There are ensemble renditions of Adele's Chasing Pavements, of Keane's Somewhere Only We Know and Franz Ferdinand's Take Me Out – all contemporaneous with Goodwin's decade of banking megalomania.
And if the song Especially for You – a hit for Kylie Minogue and Jason Donovan in 1989 – doesn't quite fit the timeline, you delight in hearing Fred the Shred duet on it with the ghost of Adam Smith anyway.
Can either Brian Cox or Goodwin actor Sandy Grierson even sing? Barely a note.

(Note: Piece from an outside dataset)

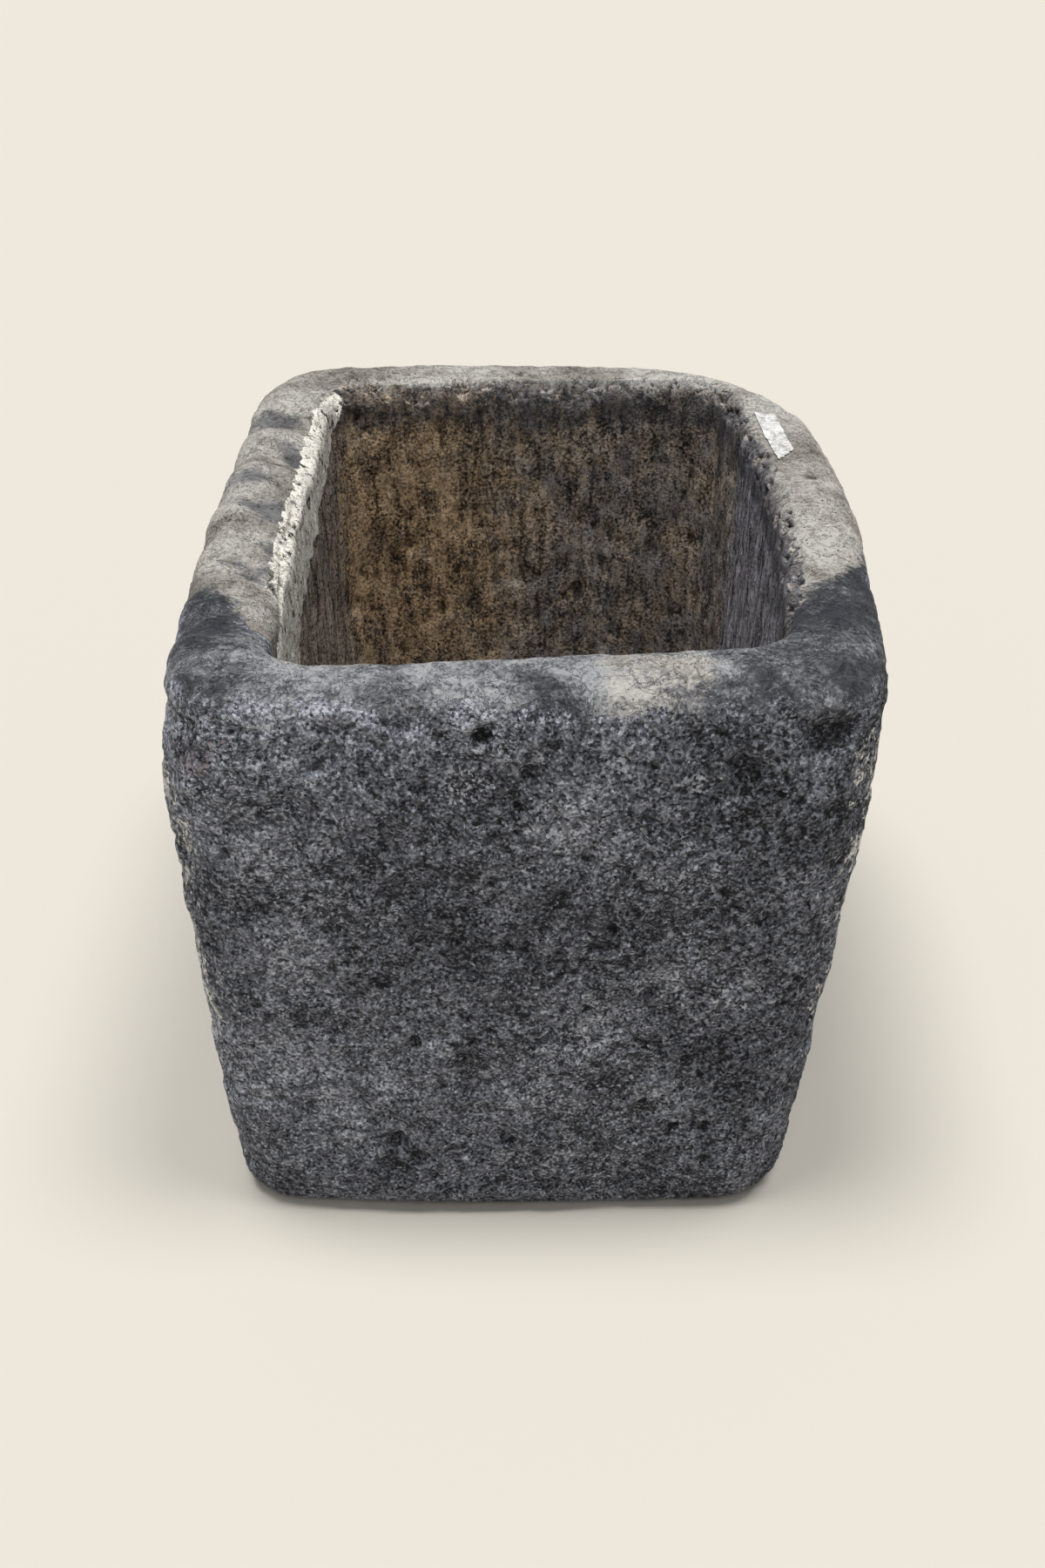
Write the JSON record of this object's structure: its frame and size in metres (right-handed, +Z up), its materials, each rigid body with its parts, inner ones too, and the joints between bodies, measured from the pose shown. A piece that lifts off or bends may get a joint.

In a play about hare-brained recklessness that seemed somehow the point.
It's the interplay between the pioneering Enlightenment economist and his wrongheaded 21st century devotee that proves the drama's real stroke of genius.
Goodwin orders a flunky to source a first edition copy of Smith's seminal work The Wealth of Nations to take pride of place in the RBS HQ and, after it arrives, so does the author in spirit form.
'Where the f*** am I?' wonders Cox, playing Smith, while Goodwin wonders whether the stress of acquisitions has brought on apparitions.
On discovering he's in the future, standing in the bank where his 18th century savings are lodged, the great man inquires how they are doing.
'What's your account number?' asks Goodwin.
'Four,' comes the answer.
The serious point behind their encounters, of course, is Smith's commentary on the economic vandalism perpetrated in his name by his number one fan.
Oops. It turns out Goodwin has misinterpreted virtually every page of the economic bible and, bewilderingly for the author, embarked on a programme of aggressive capitalism.
'You've got me all wrong,' he says, scandalised at Goodwin's insistence that he is the father of modern capitalism. 'I'm not a capitalist. I'm a moral philosopher.'
It's a devastating take-down, not just of the banker, but of the fanaticism which can grow from the selective reading of seminal texts. The moral? Pay closer attention.
And Cox is superb – a cross between a bumbling great uncle transported to confusing, unfamiliar times and a raging Logan Roy (his character in TV drama succession) driven to distraction by the incompetence of his protégés.
'You f***** idiot,' he snarls at Goodwin as the banking bubble bursts, sounding exactly like his TV media mogul carpeting one of his disaster-prone offspring.
Sensibly, Adam Smith sees the writing on the wall and demands to withdraw his savings.
Gordon Brown delivers his verdict on the banker too. He calls him an 'utter b******.'
Even the mild-mannered Alistair Darling is only marginally less withering.
And, bringing the hubristic tale to grass-roots level, we hear from shareholders. One inquires of Goodwin why his salary is 50 times that of typical staff members when the industry standard is six.
She reappears later to remind him that figure has risen to 120.
It all climaxes, as we knew it surely would, with Goodwin as the demented captain of a vast sinking ship casting around for the billions required to forestall the certain doom which lay only hours away.
We know the rest. The knighthood being wrested from him and – after a struggle – a portion of his pension too. The pariah status that followed and the mea culpa which never truly did.
And the Festival Theatre audiences surely know the rest better than most. This is a play about their home town's recent history. Edinburgh is a compact city.
Goodwin's 'Pleasure Dome' – the flagship branch in St Andrews Square where he did his showing off to the great and the good – is less than a mile away.
Gogarburn, the mini-kingdom he had built a stone's throw from the airport, has passed into city legend: the opulence, the private jet, the ocean going self-indulgence…
Most in Edinburgh are well aware, too, that Goodwin lives among them still – not too long a walk, in fact, from where we sat hooting and cringing at his outrageous excesses.
'What about due diligence?' a subordinate asks him at one point in the drama.
'F*** due diligence,' comes the uproarious response which we must assume falls on the 'fiction' side of the fence.
Except, of course, it now looks broadly true.
An uncomfortable week in prospect, then, for the target of this theatrical spanking. Make It Happen runs in Fred Goodwin's home city until August 9.
If the 66-year-old is currently in residence then his ears must be burning. I'm fine with that. I didn't see anyone who wasn't.